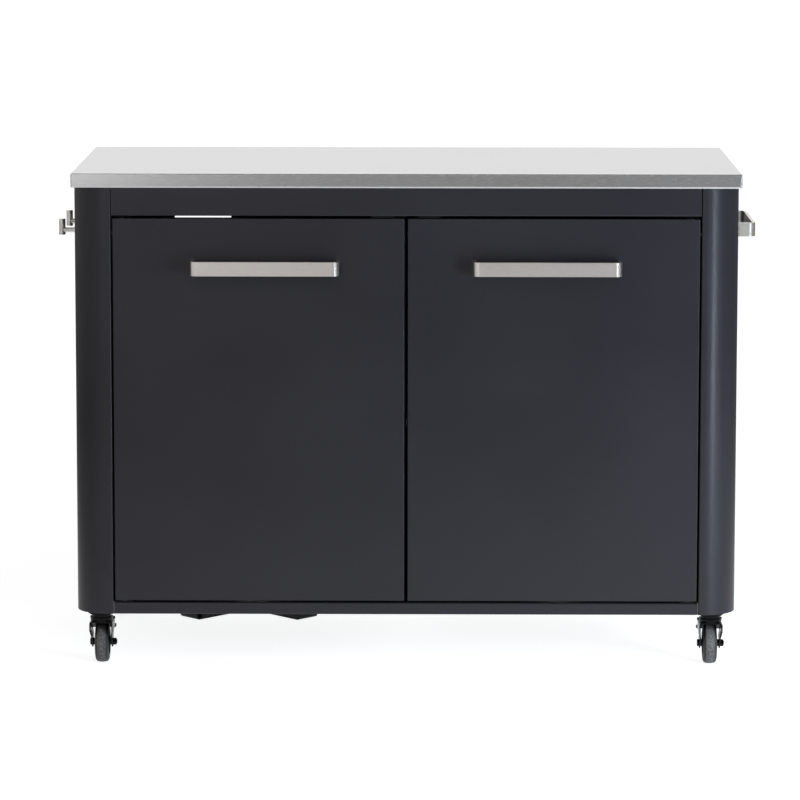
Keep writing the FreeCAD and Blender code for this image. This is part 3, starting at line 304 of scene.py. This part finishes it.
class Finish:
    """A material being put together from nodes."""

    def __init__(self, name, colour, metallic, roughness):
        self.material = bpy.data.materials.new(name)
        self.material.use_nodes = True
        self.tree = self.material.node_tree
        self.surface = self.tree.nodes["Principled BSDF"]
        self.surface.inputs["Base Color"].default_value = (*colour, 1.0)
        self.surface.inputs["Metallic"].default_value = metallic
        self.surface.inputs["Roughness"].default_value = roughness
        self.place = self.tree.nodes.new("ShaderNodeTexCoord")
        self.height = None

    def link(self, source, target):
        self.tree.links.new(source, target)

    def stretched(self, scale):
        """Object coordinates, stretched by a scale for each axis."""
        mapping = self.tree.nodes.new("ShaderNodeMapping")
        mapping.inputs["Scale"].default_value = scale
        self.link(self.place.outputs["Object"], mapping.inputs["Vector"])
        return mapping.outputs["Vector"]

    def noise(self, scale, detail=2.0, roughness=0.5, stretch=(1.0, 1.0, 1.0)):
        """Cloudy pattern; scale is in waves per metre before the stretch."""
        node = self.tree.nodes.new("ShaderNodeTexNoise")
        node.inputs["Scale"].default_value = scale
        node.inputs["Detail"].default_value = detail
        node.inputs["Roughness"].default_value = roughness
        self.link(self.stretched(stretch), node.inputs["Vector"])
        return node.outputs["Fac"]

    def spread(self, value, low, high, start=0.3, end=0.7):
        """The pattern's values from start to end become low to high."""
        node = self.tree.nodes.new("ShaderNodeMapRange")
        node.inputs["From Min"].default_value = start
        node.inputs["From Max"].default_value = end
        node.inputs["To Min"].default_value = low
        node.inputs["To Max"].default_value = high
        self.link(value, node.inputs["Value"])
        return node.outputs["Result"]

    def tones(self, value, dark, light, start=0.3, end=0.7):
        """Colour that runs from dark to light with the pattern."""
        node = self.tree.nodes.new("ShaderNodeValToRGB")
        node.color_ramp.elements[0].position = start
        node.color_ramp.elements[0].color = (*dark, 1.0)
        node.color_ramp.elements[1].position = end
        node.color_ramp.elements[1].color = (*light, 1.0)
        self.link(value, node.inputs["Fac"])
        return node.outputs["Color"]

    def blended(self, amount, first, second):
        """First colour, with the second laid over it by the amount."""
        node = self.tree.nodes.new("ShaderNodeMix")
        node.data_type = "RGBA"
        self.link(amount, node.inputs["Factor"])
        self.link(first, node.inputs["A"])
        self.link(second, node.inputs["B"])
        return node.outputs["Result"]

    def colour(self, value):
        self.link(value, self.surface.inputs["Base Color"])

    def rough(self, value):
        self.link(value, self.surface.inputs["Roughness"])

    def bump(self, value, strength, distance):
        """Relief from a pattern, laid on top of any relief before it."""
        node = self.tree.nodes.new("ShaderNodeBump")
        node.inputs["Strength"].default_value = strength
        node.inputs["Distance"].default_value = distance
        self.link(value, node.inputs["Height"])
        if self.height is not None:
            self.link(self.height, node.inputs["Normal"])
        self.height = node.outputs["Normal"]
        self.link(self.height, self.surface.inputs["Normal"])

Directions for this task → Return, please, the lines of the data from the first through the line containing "self.tree.links.new(source, target)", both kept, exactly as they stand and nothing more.

Response to the task →
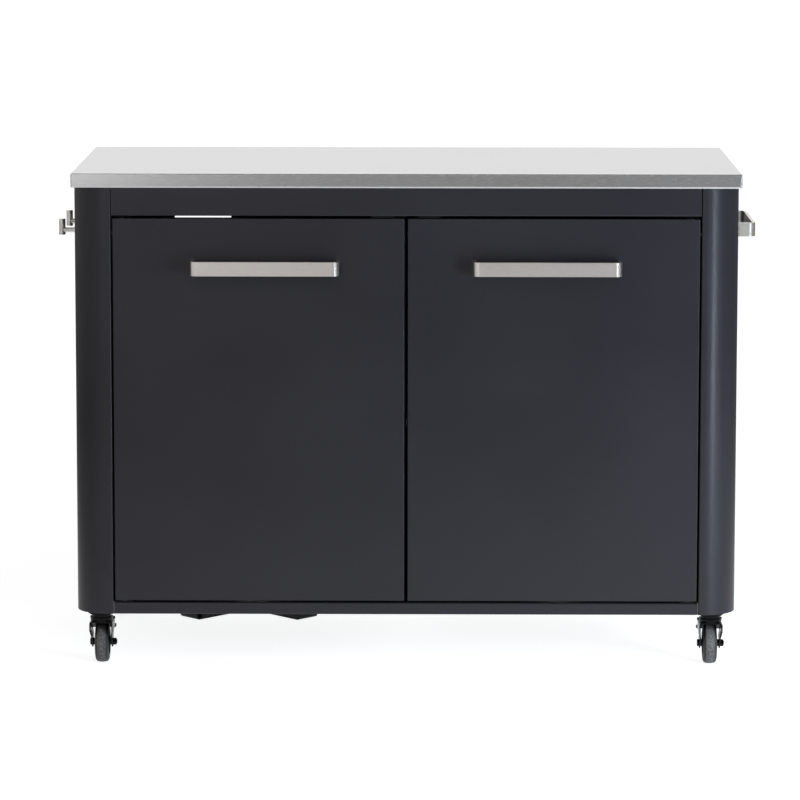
Keep writing the FreeCAD and Blender code for this image. This is part 3, starting at line 304 of scene.py. This part finishes it.
class Finish:
    """A material being put together from nodes."""

    def __init__(self, name, colour, metallic, roughness):
        self.material = bpy.data.materials.new(name)
        self.material.use_nodes = True
        self.tree = self.material.node_tree
        self.surface = self.tree.nodes["Principled BSDF"]
        self.surface.inputs["Base Color"].default_value = (*colour, 1.0)
        self.surface.inputs["Metallic"].default_value = metallic
        self.surface.inputs["Roughness"].default_value = roughness
        self.place = self.tree.nodes.new("ShaderNodeTexCoord")
        self.height = None

    def link(self, source, target):
        self.tree.links.new(source, target)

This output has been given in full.